Local market research shows potentially strong consumer interest in hybrid EVs but relatively little in BEVs. Even with manufacturing incentives, nearly all SA-made BEVs will be priced well beyond all but the richest pockets.

Hybrids would be much more accessible. This is also the reason many in the industry want the government to offer cash or tax incentives to buyers.

Follow suit

Because of their new technology and smaller production numbers, they are much more expensive to build and buy. In most countries in which EV sales have flourished, initial interest was sparked by offering incentives to bridge the price gap.

The government says it can’t afford to follow suit. Motor companies respond that if it is serious about growing the local EV market and meeting its environmental goals, it can’t afford not to.

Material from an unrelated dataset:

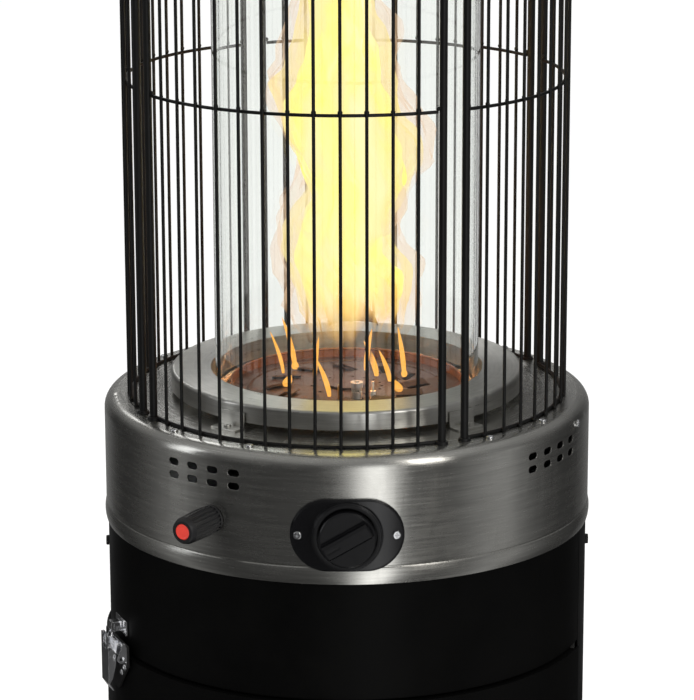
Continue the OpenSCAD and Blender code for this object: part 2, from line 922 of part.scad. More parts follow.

In addition to EVs, the motor industry also wants Tau to ensure the government meets its commitments to the existing 2021-35 SA automotive master plan.

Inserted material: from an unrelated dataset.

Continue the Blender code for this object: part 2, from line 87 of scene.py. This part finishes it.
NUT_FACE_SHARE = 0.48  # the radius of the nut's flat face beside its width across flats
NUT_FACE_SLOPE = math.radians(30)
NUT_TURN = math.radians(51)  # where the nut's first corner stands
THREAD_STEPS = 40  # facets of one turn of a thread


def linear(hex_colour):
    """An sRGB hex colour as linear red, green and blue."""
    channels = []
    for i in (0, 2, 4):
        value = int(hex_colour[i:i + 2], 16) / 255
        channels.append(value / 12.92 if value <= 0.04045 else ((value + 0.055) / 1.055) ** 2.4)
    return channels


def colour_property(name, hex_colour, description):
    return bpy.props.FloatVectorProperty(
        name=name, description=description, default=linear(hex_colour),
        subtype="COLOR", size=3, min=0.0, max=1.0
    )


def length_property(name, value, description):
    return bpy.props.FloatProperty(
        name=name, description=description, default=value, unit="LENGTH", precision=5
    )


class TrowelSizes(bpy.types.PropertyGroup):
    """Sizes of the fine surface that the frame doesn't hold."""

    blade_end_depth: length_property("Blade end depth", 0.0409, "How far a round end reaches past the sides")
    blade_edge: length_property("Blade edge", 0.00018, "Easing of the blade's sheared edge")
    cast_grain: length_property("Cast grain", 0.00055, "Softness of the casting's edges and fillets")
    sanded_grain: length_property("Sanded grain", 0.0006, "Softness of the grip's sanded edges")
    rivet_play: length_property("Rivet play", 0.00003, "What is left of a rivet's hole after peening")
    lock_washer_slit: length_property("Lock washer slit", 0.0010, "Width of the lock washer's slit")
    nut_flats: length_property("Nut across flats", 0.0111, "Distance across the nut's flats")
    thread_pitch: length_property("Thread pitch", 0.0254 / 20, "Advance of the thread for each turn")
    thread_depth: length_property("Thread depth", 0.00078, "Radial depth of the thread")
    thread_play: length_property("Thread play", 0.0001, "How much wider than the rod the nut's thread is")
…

While vehicle and components companies’ activities are primarily governed by the incentive-driven Automotive Production and Development Programme (APDP), the overarching master plan requires the government to provide the infrastructural support to make the APDP succeed.

Its record is not impressive. Until recently, load-shedding was a significant constraint on production, promised support for automotive demand in Africa has been mostly absent, the government seems unable to halt the booming illegal import of used vehicles, and the ports and railways don’t work.

Tau has a lot to fix if he is to realise his office’s promise that yesterday’s industry meeting was the start of “an exciting new phase for advancing SA’s automotive industry towards the ambitious vision outlined in the master plan”.

Renai Moothilal, director of the National Association of Automotive Component and Allied Manufacturers (Naacam), described the meeting as “constructive”, allowing all sides to explain their challenges directly to Tau.

He added: “There was a recommendation to form a technical team to troubleshoot the key challenges that need to be addressed.”